Your Excellencies, honoured guests, Michener finalists, Mesdames et Messieurs,
My name is Paul Deacon and I have the honour, as president of the Michener Awards Foundation, of presiding at tonight’s presentation festivities.
For those of you who aren’t familiar with the Foundation, it was established in 1982 to perpetuate the annual Michener award first presented 14 years ago. The award was established by the Right Honourable Roland Michener when he was Governor General for meritorious and disinterested public service in journalism.
It is unique among journalism awards because it has no cash prize and it goes to the organization – newspaper, broadcasting station, network, periodical or news agency – not to the individual journalists who do the work.
The award pays attention to what the service achieved – did it benefit society? – and no attention at all to the quality of the writing, presentation, etc. Moreover, the judges are instructed to take account of the resources available to each entrant, so a small weekly or broadcasting station has as much chance at the award as the country’s largest media.
In addition to this main award, the board of the Foundation decided at its annual meeting last November to create a special award, one that would be made on occasion to recognize an unusual individual whose efforts exemplify the best in public service journalism. This award will be made infrequently, and at the discretion of the Foundation’s board.
The Foundation also has an educational function, designed to foster journalism of high quality and service to the community. To this end, for the second year, the Foundation is sponsoring a seminar on Monday at which journalism students will have an opportunity of learning first hand from the finalists how they went about producing the fine work that put them into contention for the award.
At today’s meeting of the Foundation board, which include distinguished members of the media from such places as Calgary, Halifax, Montreal and even Toronto, some new ways of furthering the Foundation’s work were explored, as well as ways to finance it. With its second full year of operation about to come to a close, the board also was cheered by the treasurer’s report that indicated a positive bank balance – large enough to carry us a short way and small enough to encourage us to get cracking with our fund-raising.

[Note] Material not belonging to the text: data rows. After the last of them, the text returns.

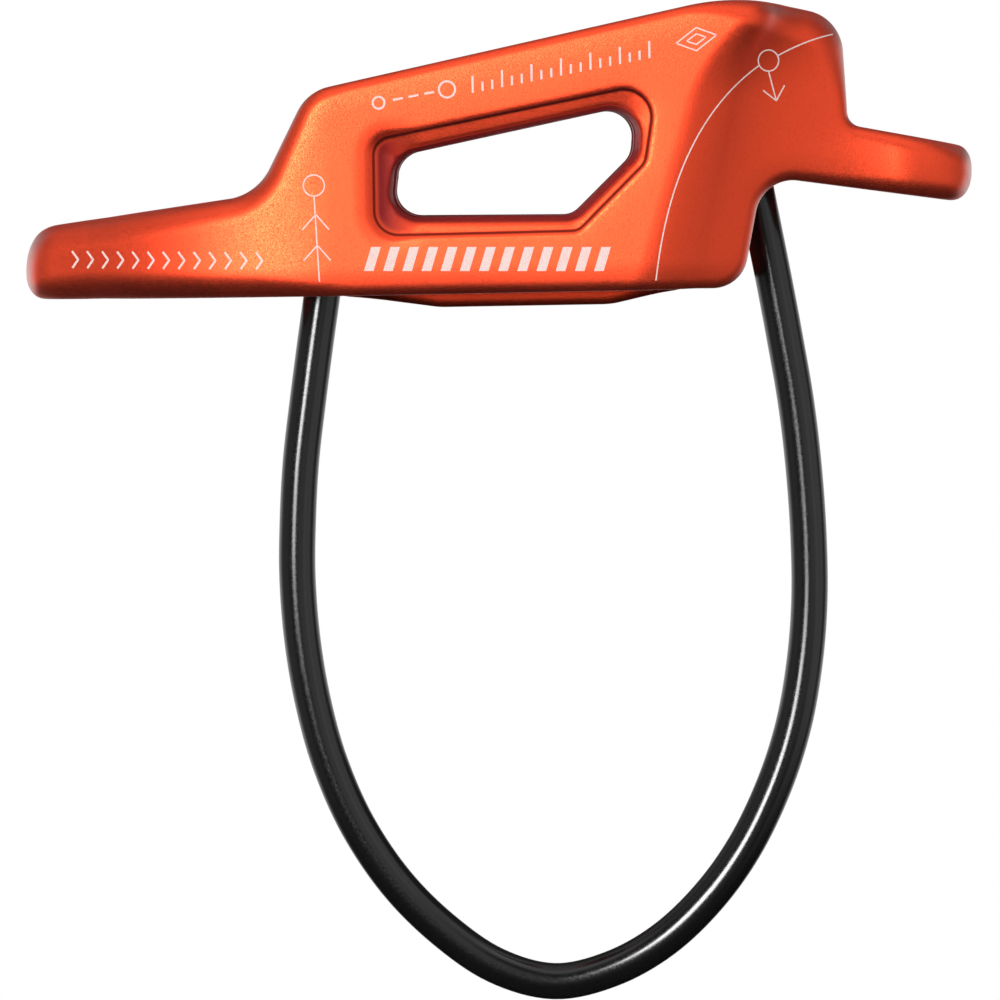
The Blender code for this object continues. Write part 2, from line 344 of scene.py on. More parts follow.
def bore(exit_point, lean, x, y, z):
    height, off = along_axis(exit_point, lean, x, y, z)
    return np.maximum(off - BORE_RADIUS, height - BORE_DEPTH)


def relief(x, y, z):
    """The room that the cable bends in below its brake-side exit."""
    height, off = along_axis(RIGHT_EXIT, RIGHT_LEAN, x, y, z)
    narrow, wide = RELIEF_RADII
    radius = narrow - (wide - narrow) * height / RELIEF_LENGTH
    return np.maximum(off - radius, height)


def scoop(x, y, z):
    """The hollow that takes each side wall down to the release eye's arm, open outwards."""
    start = SCOOP_START[0] + SCOOP_LEAN * (z - SCOOP_START[1])
    start = start + SCOOP_CURL * np.maximum(z - SCOOP_CURL_Z, 0) ** 2
    length = SCOOP_END - start
    rise = HALF_WIDTH - RING_RADIUS
    radius = (length * length + rise * rise) / (2 * rise)
    arc = radius - np.hypot(np.minimum(x, SCOOP_END) - SCOOP_END, y - RING_RADIUS - radius)
    return np.where(y > RING_RADIUS + radius, radius, arc)


def smooth_max(a, b, width):
    """The overlap of two solids whose faces meet at a shallow angle."""
    near = np.maximum(width - abs(a - b), 0)
    return np.maximum(a, b) + near * near / (4 * width)


def step(value, low, high):
    t = np.clip((value - low) / (high - low), 0, 1)
    return t * t * (3 - 2 * t)


def guide_side(x):
    """How far a point belongs to the window's guide side, from 0 to 1."""
    return step(-x, 9.0, 14.5)


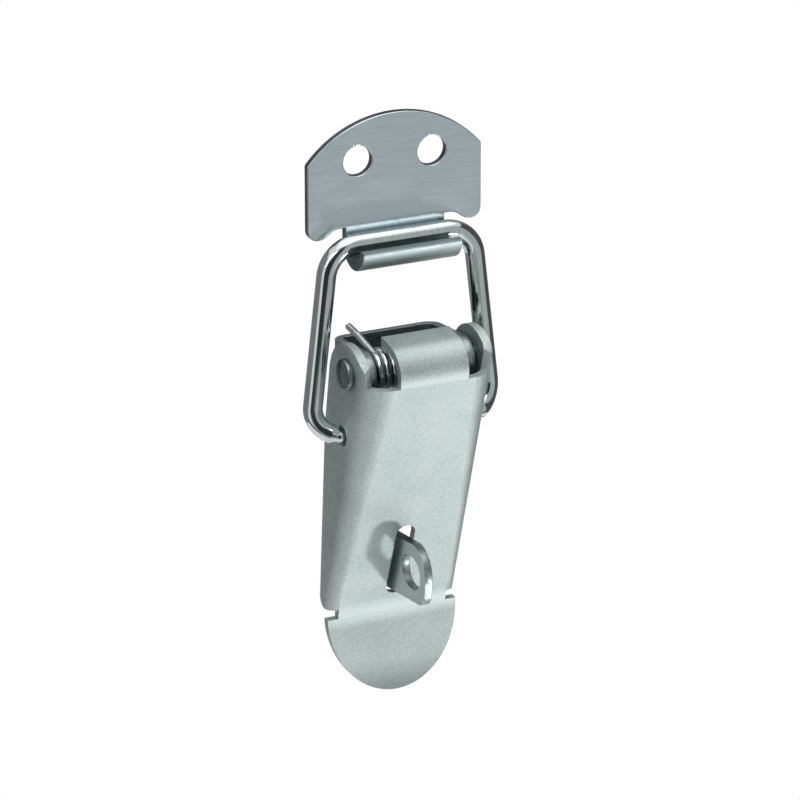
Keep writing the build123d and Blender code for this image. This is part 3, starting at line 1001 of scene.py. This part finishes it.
def coil_place(tree, given, number):
    """The place of a point of the coil, counted from its start."""
    gaps = maths(tree, "SUBTRACT", given["Coil points"], 1)
    turned = maths(tree, "MULTIPLY", maths(tree, "DIVIDE", number, gaps), given["Turns"])
    angle = maths(tree, "SUBTRACT", given["Start angle"], maths(tree, "MULTIPLY", turned, 2 * pi))
    ahead = maths(tree, "MULTIPLY", maths(tree, "COSINE", angle), given["Coil radius"])
    above = maths(tree, "MULTIPLY", maths(tree, "SINE", angle), given["Coil radius"])
    along = maths(tree, "MULTIPLY", turned, given["Pitch"])
    offset = combine(tree, along, maths(tree, "MULTIPLY", ahead, -1), above)
    return vector_maths(tree, "ADD", given["Coil start"], offset)


def spring_points(tree, given):
    """The foot, the knee, the points of the coil, and the end of the other leg."""
    index = new_node(tree, "GeometryNodeInputIndex").outputs[0]
    number = maths(tree, "SUBTRACT", index, BEFORE_COIL)
    last = maths(tree, "SUBTRACT", given["Coil points"], 0.5)
    past_coil = maths(tree, "GREATER_THAN", number, last)
    step = maths(tree, "ADD", maths(tree, "MINIMUM", index, BEFORE_COIL), past_coil)
    coil = coil_place(tree, given, number)
    place = pick(tree, "VECTOR", step, [given["Foot"], given["Knee"], coil, given["Leg end"]])
    bend = pick(tree, "FLOAT", step, [0.0, given["Knee bend"], 0.0, 0.0])
    count = maths(tree, "ADD", given["Coil points"], BEFORE_COIL + 1)
    return count, place, bend, given["Wire radius"]


spring_tree = wire_tree("spring_tree", SPRING_INPUTS, spring_points)
print("the spring's tree has", len(spring_tree.nodes), "nodes")

# %% [markdown]
# The spring is wound from thin wire. Its coil has enough points to look round, and fewer sides than
# the bail, because each of its many rings would otherwise cost faces that nobody sees.

# %% Torsion spring
SPRING_WIRE = 1.0
COIL_POINTS = 190
FOOT_PLACE = (-2.5, 18.75)
KNEE_BEND = 1.2
SPRING_STEPS = 8
SPRING_SIDES = 20

torsion_spring = bent_wire("torsion_spring_wire", spring_tree, {
    "Foot": Vector((COIL_LEFT, *FOOT_PLACE)) * MM,
    "Knee": Vector((COIL_LEFT, *KNEE_PLACE)) * MM,
    "Coil start": Vector((COIL_LEFT * MM, RIVET.y, RIVET.z)),
    "Leg end": leg_end * MM,
    "Coil radius": COIL_RADIUS * MM,
    "Start angle": start_angle,
    "Turns": COIL_TURNS,
    "Pitch": COIL_PITCH * MM,
    "Coil points": COIL_POINTS,
    "Knee bend": KNEE_BEND * MM,
    "Wire radius": SPRING_WIRE / 2 * INSIDE * MM,
    "Bend steps": SPRING_STEPS,
    "Sides": SPRING_SIDES,
    "Material": spring_steel,
})
hand_over(torsion_spring, "base", "torsion_spring")
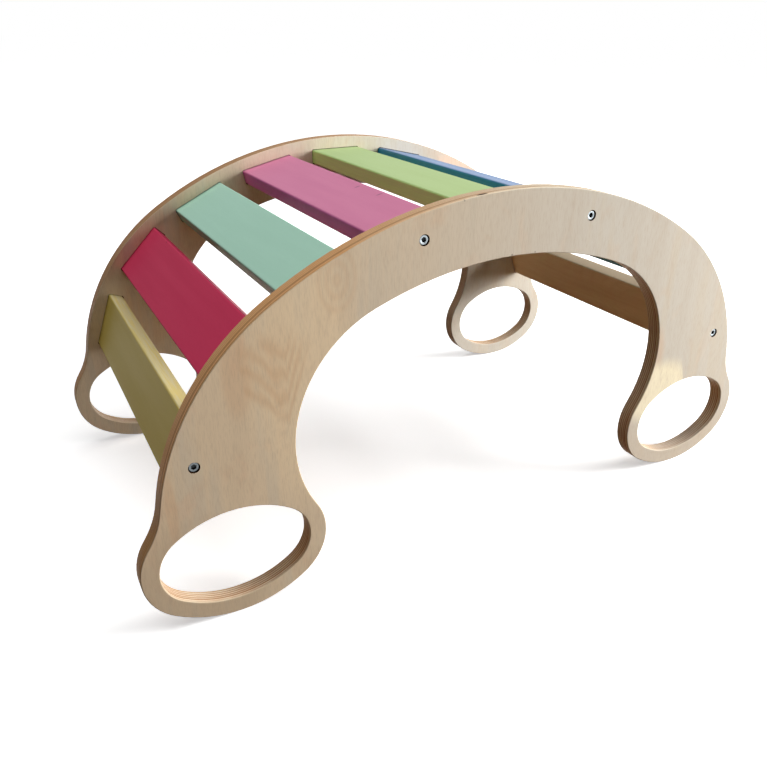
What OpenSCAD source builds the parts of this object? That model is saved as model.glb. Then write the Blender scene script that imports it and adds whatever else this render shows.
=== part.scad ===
// Wooden rocker arch for a child's room: two matching plywood side panels, each a bowed arch on
// two oval ring feet, joined by nine painted slats. It stands on the rings as a climbing arch,
// and turned over it rocks on the crown. Millimetres, X along the length, Y across, Z up. The
// origin is on the floor under the middle.
// All outlines are tangent arcs. The panels are drawn in their own plane, with the drawing's
// second axis up, and slat 1 is the one at the end with the least X.

/* [Overall] */
// Length over the ring feet
overall_length = 796; // [664:1:955]
// Width over the outer faces of the side panels
overall_width = 426; // [355:1:511]
// Height of the crown above the floor
overall_height = 393; // [328:1:472]

/* [Side panels] */
// Thickness of the plywood
panel_t = 18; // [15:0.5:22]
// Radius of the rocking edge over the crown
crown_r = 474; // [395:1:569]
// Most that the rocking edge turns on each side before its shoulders, in degrees. An edge that is
// too long for that runs straight over the middle
crown_turn = 33; // [28:1:39]
// Radius of the shoulders that end the rocking edge
shoulder_r = 260; // [217:1:300]
// How far the shoulders stand in from the ends of the ring feet
shoulder_setback = 23; // [10:1:40]
// Radius of the hollow neck between a shoulder and its ring foot
neck_r = 92; // [77:1:110]
// Depth of the panel under the rocking edge, at the crown
crown_band = 66; // [58:1:79]
// Radius of the underside of the arch, at the crown
arch_r = 414; // [345:1:497]
// Radius of the inner sides of the arch
arch_side_r = 136; // [114:1:163]

/* [Ring feet] */
// Half the length of the oval grip hole
grip_a = 76; // [64:0.5:91]
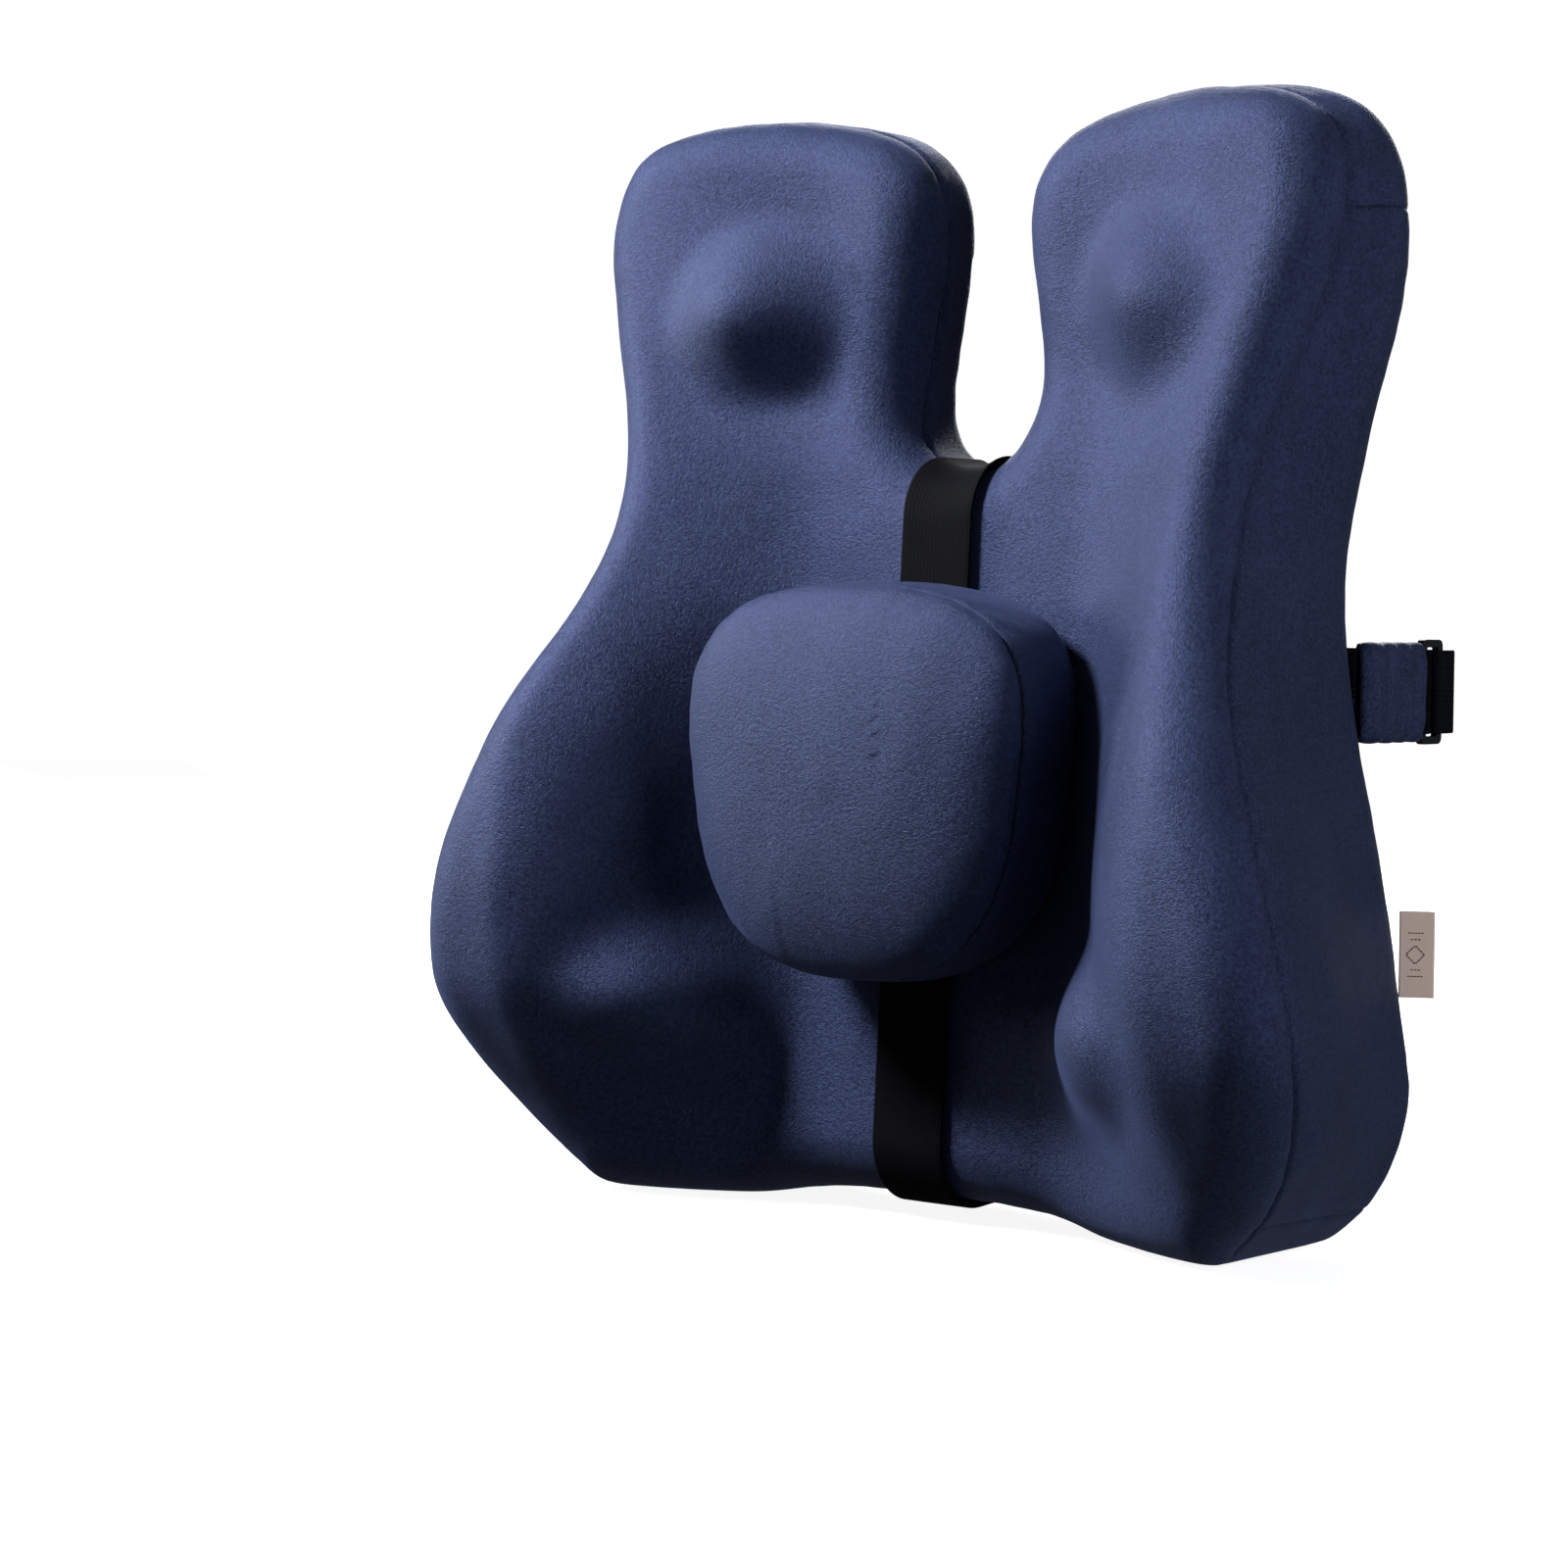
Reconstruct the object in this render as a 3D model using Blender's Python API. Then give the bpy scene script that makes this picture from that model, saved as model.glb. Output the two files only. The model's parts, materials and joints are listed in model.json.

I would now like to call on the Founding Patron of the Michener Awards Foundation, the Right Honourable Roland Michener. Through his personal generosity of time and money, he has made it possible to get the Awards Foundation rolling. His personal interest in the aims of the award and his high reputation have encouraged media, large and small, from coast to coast, to vie for this much coveted recognition.
Thank you, Mr. Michener. We’re very grateful for what you have done, and we’re grateful also that your successors as Governor-General have continued the tradition of these presentation dinners at Government House.
Before you return to your seat, may I ask you to make a special presentation.
As I mentioned earlier, the board decided last year to create a special award, to recognize an unusual individual whose efforts exemplify the best in public service in journalism. And it announced at last year’s presentation dinner here at Rideau Hall that it was making the first such award to the late Clark Todd, the CTV London bureau chief who lost his life September 4, 1983, while covering the Lebanon violence.
As you may remember, Mr. Todd was a University of New Brunswick grad who had been in broadcasting 20 years. Thirty-eight at the time of his death, he had won international attention not only for his coverage of hot spots such as the Lebanon and Belfast and Poland, but he had won awards in the economic and political sphere in 1978, the Amos Tuck Award for Best Economic Reporting, on the topic of the Fall of the Dollar; the Overseas Press Club of America Award for Best Documentary in 1977, on Eurocommunism; an award in 1979 for a report on the Pope in Poland, and in the same year, the distinguished Peabody Award.
Tonight the sculpture symbolizing the Special Michener Award will be presented to Mrs. Todd. The sculpture was done by John Matthews, sculptor of the original Michener Award, who is with us tonight. The inscription reads:
for exceptional contributions to
public service in journalism
awarded posthumously November 12, 1983
I would ask Mrs. Todd to come forward to receive the sculpture from Mr. Michener.
Thank you, Mrs. Todd. Thank you, Mr. Michener.
I will now call on Fraser MacDougall, chairman of the panel of judges, to present the judges’ report. He will be assisted by Emery LeBlanc, a member of the panel. The six finalists are asked to stand when their names are called in alphabetical order.
Thank you, Mr. Fraser and thank you (winner).
I will now call on Mr. Ken Pole, president of the National Press Club which for years has helped make sure the annual Michener Award judging was accomplished, and the interest in it expanded.
(Ken Pole speaks briefly)
And may I add my own word of thanks to their Excellencies for hosting this very special event in the life of Canadian media. II nous fait grand plaisir, et fait honneur de meme a la profession.